Discussions could be contentious.
Bishop (Brennan, 1988-89): The clerks were pretty divided. There was a sort of Federalist Society set of clerks and a liberal set of clerks, and they didn’t really agree on anything. It felt like a fairly fraught term, in terms of a lot of anxiety about how the cases would be decided. There’s a pretty wide gulf between Justice Scalia and Justice Brennan, and it’s reflected in the views of their clerks as well.
DeVooght (Rehnquist, 2002-03): I wouldn’t call them rivalries. Everybody has strongly held views. We’d meet for happy hour and you’d have good, spirited discussions about how a case should come out.
It’s an intense year, but the memories are unforgettable.
Murray (Scalia, 2002-03): I’ll never forget my maiden voyage arguing in the Supreme Court. Justice Scalia—I think he knew what he was doing—asked me a question where the only possible answer was “legislative history.” I actually learned this trick from the Solicitor General’s office. I smiled and said, “Well, Your Honor, for those of your colleagues who might find legislative history helpful, the answer might be … ” And he just laughed.
Braun (Rehnquist, 1990-91): At the chief’s funeral, his son joked: “He stressed a work-life balance, but that’s because he could do in an hour what it took other people eight hours to do.”
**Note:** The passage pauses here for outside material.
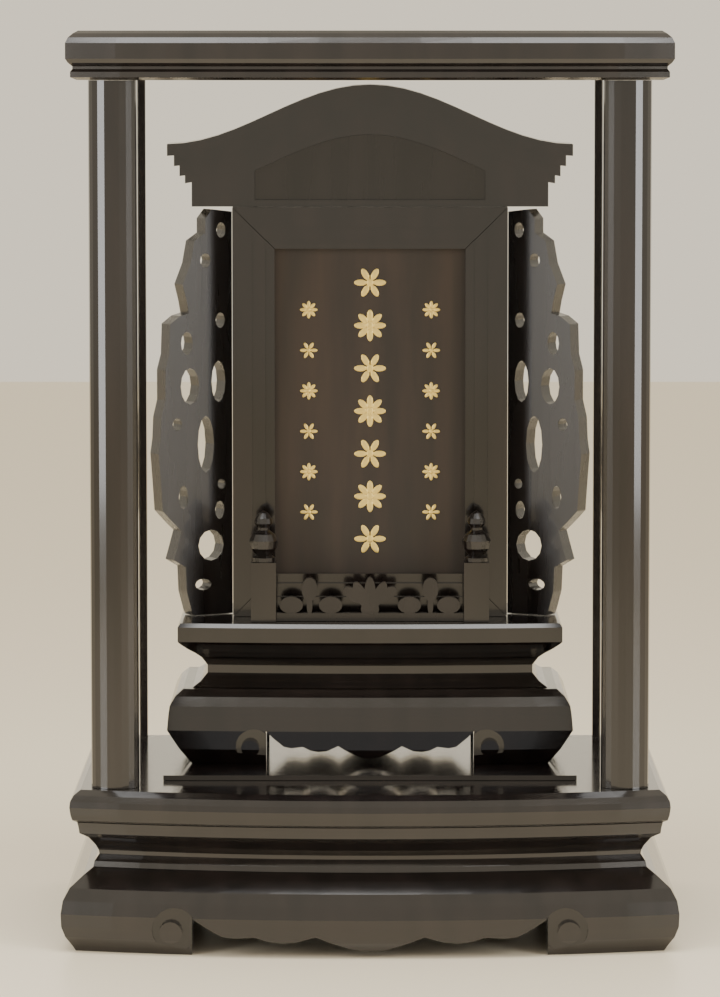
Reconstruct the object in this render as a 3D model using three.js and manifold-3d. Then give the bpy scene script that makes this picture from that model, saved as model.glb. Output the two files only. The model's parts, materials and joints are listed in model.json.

Murray (Scalia, 2002-03): I made some really good friends that year. There were clerks who were the leftist of the left and the rightest of the right. I met some really smart people. I gained a lot of perspective. I can’t say we always agreed on everything, but by and large we got along. We had some of the most fascinating discussions about anything, from cases to the meaning of life. I miss it.